Required task. All of the data below must be repeated exactly.

Provided data.
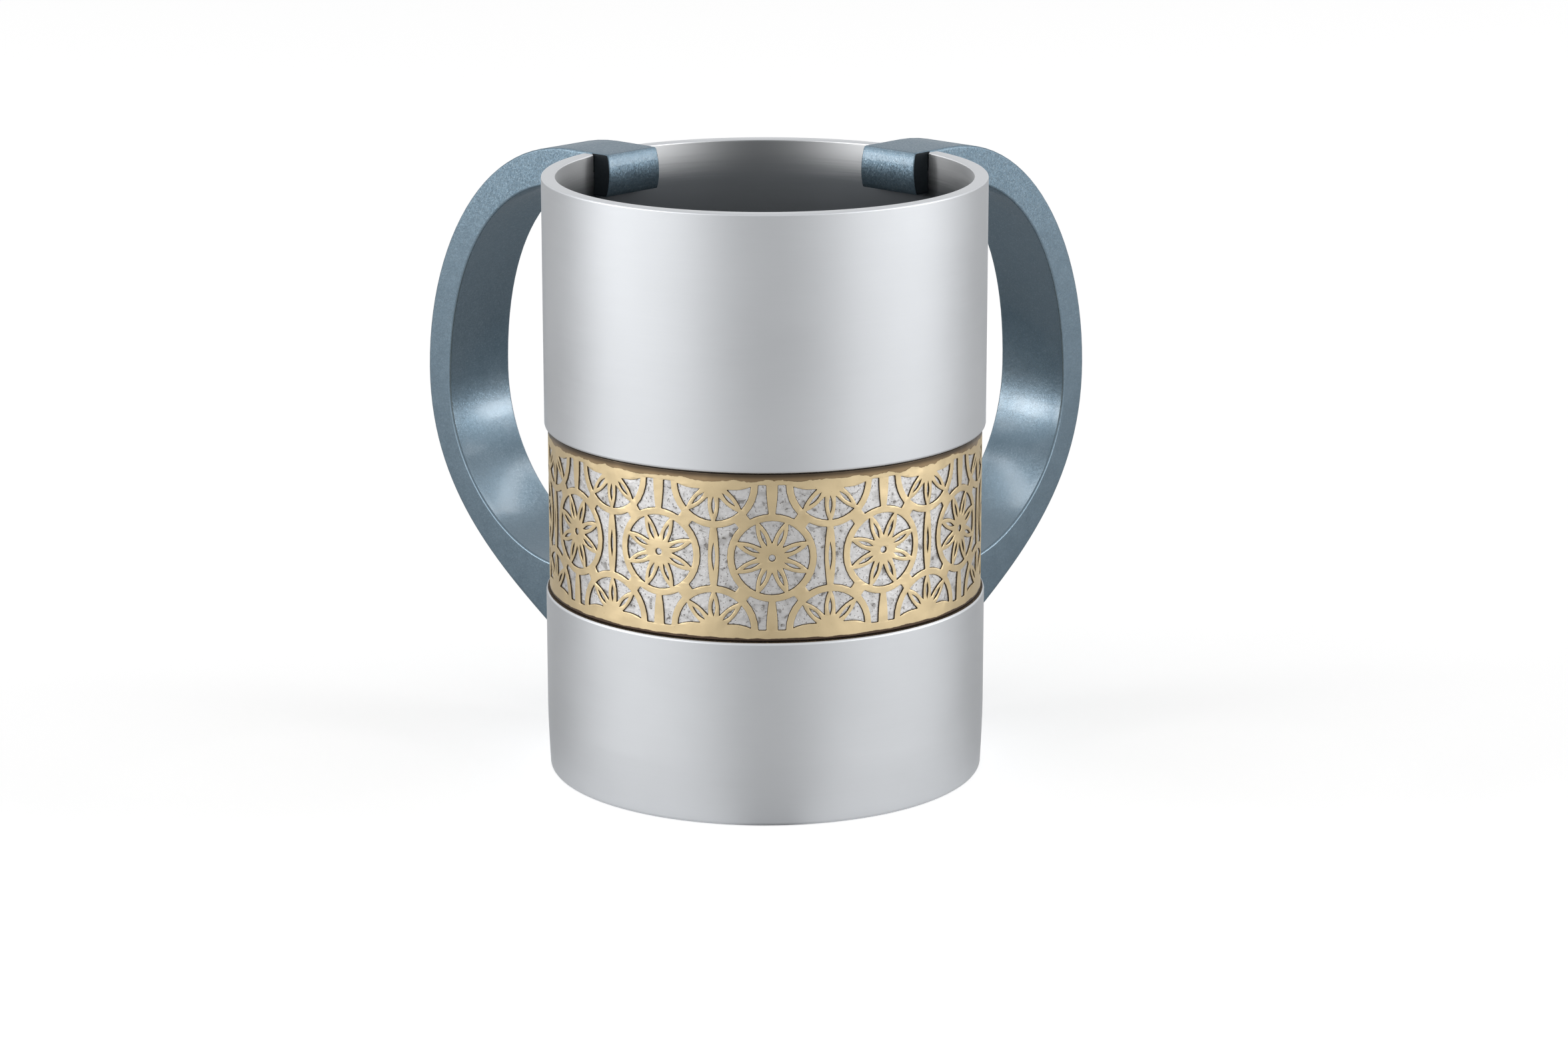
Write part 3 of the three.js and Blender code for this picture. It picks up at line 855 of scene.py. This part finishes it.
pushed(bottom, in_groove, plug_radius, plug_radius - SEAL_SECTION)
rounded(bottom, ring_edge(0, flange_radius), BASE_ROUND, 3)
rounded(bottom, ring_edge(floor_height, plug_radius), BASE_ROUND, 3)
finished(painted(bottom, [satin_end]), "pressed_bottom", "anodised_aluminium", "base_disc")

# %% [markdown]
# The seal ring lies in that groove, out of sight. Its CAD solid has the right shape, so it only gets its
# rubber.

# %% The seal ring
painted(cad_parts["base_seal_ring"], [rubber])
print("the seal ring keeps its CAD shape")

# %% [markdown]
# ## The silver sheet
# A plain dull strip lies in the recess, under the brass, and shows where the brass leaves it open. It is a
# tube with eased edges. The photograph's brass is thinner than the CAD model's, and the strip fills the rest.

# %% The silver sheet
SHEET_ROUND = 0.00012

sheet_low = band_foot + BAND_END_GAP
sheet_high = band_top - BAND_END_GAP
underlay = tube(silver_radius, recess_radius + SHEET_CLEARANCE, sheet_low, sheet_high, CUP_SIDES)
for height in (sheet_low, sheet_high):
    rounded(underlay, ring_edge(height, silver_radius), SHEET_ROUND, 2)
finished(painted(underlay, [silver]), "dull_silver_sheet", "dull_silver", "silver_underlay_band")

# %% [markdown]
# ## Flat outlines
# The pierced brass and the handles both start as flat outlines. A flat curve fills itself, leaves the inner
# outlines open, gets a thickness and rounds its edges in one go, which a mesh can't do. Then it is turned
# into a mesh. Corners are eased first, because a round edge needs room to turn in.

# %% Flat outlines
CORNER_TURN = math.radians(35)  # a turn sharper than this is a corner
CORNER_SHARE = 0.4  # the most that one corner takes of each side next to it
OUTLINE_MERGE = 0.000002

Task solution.
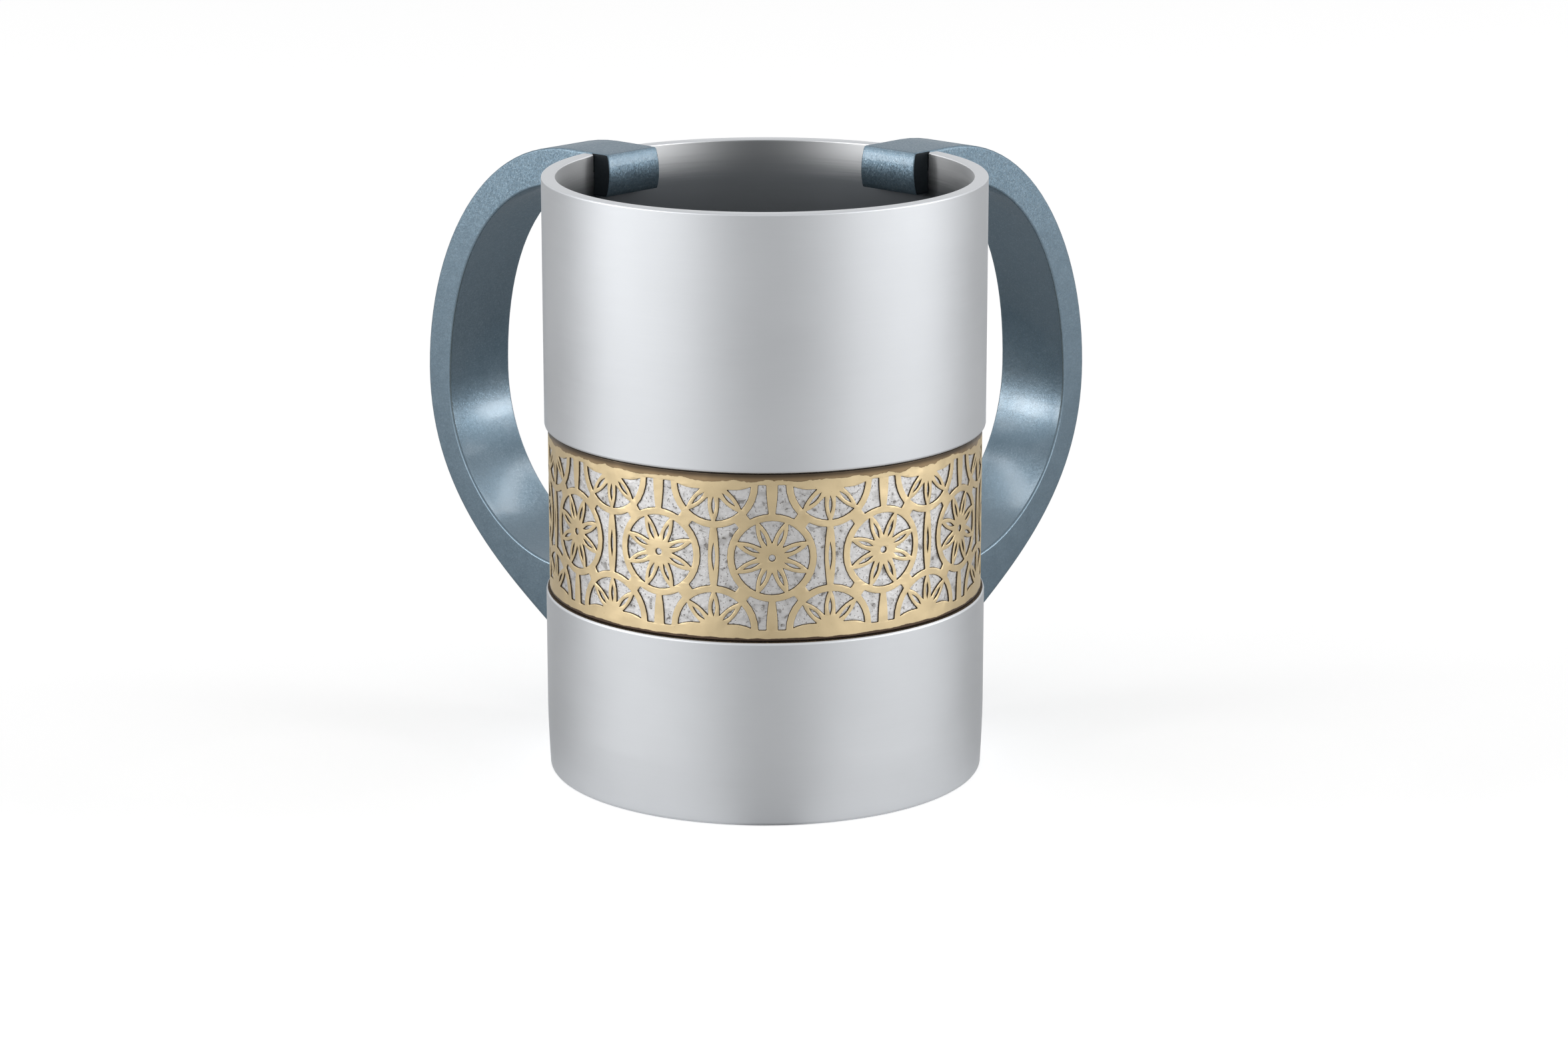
Write part 3 of the three.js and Blender code for this picture. It picks up at line 855 of scene.py. This part finishes it.
pushed(bottom, in_groove, plug_radius, plug_radius - SEAL_SECTION)
rounded(bottom, ring_edge(0, flange_radius), BASE_ROUND, 3)
rounded(bottom, ring_edge(floor_height, plug_radius), BASE_ROUND, 3)
finished(painted(bottom, [satin_end]), "pressed_bottom", "anodised_aluminium", "base_disc")

# %% [markdown]
# The seal ring lies in that groove, out of sight. Its CAD solid has the right shape, so it only gets its
# rubber.

# %% The seal ring
painted(cad_parts["base_seal_ring"], [rubber])
print("the seal ring keeps its CAD shape")

# %% [markdown]
# ## The silver sheet
# A plain dull strip lies in the recess, under the brass, and shows where the brass leaves it open. It is a
# tube with eased edges. The photograph's brass is thinner than the CAD model's, and the strip fills the rest.

# %% The silver sheet
SHEET_ROUND = 0.00012

sheet_low = band_foot + BAND_END_GAP
sheet_high = band_top - BAND_END_GAP
underlay = tube(silver_radius, recess_radius + SHEET_CLEARANCE, sheet_low, sheet_high, CUP_SIDES)
for height in (sheet_low, sheet_high):
    rounded(underlay, ring_edge(height, silver_radius), SHEET_ROUND, 2)
finished(painted(underlay, [silver]), "dull_silver_sheet", "dull_silver", "silver_underlay_band")

# %% [markdown]
# ## Flat outlines
# The pierced brass and the handles both start as flat outlines. A flat curve fills itself, leaves the inner
# outlines open, gets a thickness and rounds its edges in one go, which a mesh can't do. Then it is turned
# into a mesh. Corners are eased first, because a round edge needs room to turn in.

# %% Flat outlines
CORNER_TURN = math.radians(35)  # a turn sharper than this is a corner
CORNER_SHARE = 0.4  # the most that one corner takes of each side next to it
OUTLINE_MERGE = 0.000002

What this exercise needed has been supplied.